• WRITTEN INSTRUCTION
Find the word "joints" in the data. Return every line where it appears.

[A run of records]
_ _ _ _
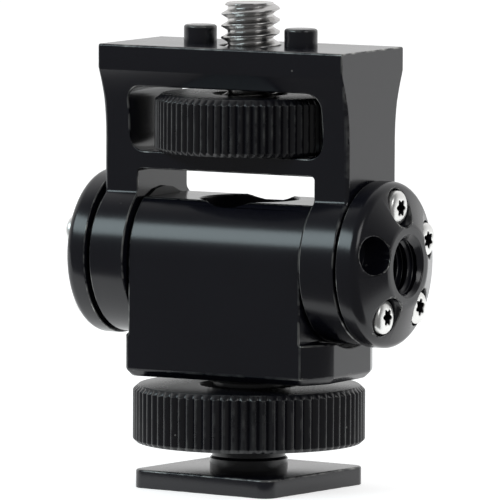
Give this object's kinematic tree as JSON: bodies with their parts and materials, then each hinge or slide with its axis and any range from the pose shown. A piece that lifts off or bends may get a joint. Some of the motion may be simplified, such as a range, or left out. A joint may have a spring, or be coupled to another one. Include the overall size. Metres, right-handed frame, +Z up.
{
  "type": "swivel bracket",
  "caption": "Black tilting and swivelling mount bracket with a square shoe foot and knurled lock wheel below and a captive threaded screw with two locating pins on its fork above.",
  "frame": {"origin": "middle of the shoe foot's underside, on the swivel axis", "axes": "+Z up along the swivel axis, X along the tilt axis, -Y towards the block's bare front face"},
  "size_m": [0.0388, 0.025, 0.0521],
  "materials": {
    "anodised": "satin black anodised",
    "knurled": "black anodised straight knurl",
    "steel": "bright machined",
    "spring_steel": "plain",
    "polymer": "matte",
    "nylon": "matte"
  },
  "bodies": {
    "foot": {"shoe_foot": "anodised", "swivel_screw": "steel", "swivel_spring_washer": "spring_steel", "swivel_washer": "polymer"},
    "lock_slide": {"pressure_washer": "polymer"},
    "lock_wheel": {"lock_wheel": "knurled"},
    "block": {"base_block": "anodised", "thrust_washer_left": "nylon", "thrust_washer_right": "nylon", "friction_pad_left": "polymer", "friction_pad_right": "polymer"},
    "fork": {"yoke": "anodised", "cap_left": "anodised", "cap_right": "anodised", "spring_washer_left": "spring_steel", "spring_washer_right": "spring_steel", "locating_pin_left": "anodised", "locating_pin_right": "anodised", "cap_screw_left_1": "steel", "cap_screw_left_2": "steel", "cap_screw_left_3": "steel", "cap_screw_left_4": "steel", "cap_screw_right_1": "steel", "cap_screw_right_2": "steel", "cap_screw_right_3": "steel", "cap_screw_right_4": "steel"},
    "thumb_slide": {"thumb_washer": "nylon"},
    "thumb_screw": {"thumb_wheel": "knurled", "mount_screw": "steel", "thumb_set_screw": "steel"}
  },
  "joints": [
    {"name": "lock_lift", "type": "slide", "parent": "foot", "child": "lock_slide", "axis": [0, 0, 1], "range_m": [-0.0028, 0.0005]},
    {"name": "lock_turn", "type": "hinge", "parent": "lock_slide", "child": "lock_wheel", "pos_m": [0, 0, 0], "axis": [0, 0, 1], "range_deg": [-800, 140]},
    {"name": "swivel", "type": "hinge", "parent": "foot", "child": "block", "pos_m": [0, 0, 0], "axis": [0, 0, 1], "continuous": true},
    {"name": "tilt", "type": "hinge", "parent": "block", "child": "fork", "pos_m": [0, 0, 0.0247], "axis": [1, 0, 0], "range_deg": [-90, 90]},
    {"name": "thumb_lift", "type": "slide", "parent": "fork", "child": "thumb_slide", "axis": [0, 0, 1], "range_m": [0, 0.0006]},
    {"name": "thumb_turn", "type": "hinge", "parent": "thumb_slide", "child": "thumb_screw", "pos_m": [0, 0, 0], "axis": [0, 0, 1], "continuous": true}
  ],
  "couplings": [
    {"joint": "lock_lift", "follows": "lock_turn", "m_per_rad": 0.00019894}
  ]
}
_ _ _ _
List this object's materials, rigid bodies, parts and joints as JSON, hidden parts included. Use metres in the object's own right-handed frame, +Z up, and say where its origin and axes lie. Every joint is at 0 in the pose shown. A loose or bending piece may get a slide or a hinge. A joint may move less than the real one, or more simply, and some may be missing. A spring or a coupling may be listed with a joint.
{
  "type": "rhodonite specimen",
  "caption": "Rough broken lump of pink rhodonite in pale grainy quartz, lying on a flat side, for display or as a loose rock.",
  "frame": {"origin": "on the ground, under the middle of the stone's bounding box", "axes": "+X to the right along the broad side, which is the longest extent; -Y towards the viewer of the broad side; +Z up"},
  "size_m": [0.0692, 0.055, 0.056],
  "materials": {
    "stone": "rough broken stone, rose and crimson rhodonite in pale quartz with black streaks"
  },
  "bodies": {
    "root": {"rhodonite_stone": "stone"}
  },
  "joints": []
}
_ _ _ _
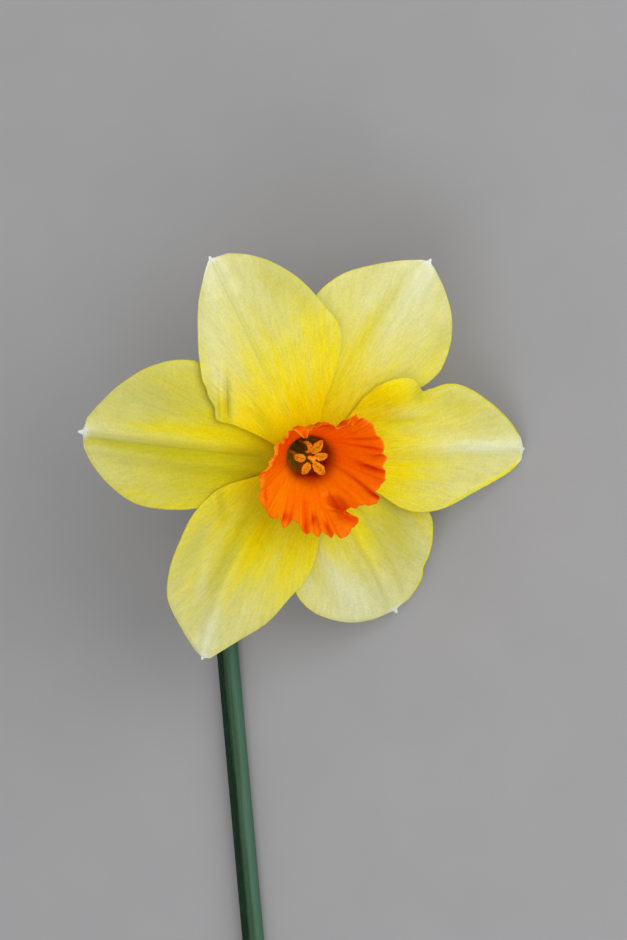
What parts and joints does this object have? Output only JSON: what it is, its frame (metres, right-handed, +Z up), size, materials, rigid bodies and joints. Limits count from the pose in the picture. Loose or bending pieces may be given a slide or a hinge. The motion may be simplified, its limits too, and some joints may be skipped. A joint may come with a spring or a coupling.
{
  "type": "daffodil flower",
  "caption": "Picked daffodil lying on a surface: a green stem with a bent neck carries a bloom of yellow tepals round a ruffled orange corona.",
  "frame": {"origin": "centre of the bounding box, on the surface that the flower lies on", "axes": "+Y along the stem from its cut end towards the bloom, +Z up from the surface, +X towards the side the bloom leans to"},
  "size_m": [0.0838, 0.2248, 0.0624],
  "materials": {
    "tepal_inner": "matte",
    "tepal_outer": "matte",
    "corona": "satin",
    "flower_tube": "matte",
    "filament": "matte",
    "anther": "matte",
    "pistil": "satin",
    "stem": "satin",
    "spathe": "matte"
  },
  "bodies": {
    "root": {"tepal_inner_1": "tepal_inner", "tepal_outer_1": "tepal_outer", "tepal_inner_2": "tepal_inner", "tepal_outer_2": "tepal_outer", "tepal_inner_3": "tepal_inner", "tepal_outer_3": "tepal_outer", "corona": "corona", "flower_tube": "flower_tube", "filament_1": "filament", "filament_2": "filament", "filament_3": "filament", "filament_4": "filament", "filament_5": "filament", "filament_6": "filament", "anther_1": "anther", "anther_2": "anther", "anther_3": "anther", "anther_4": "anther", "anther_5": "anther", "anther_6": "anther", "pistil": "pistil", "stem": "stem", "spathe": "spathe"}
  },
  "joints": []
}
_ _ _ _
• RESPONSE
  "joints": [
List this object's materials, rigid bodies, parts and joints as JSON, hidden parts included. Use metres in the object's own right-handed frame, +Z up, and say where its origin and axes lie. Every joint is at 0 in the pose shown. A loose or bending piece may get a slide or a hinge. A joint may move less than the real one, or more simply, and some may be missing. A spring or a coupling may be listed with a joint.
  "joints": []
What parts and joints does this object have? Output only JSON: what it is, its frame (metres, right-handed, +Z up), size, materials, rigid bodies and joints. Limits count from the pose in the picture. Loose or bending pieces may be given a slide or a hinge. The motion may be simplified, its limits too, and some joints may be skipped. A joint may come with a spring or a coupling.
  "joints": []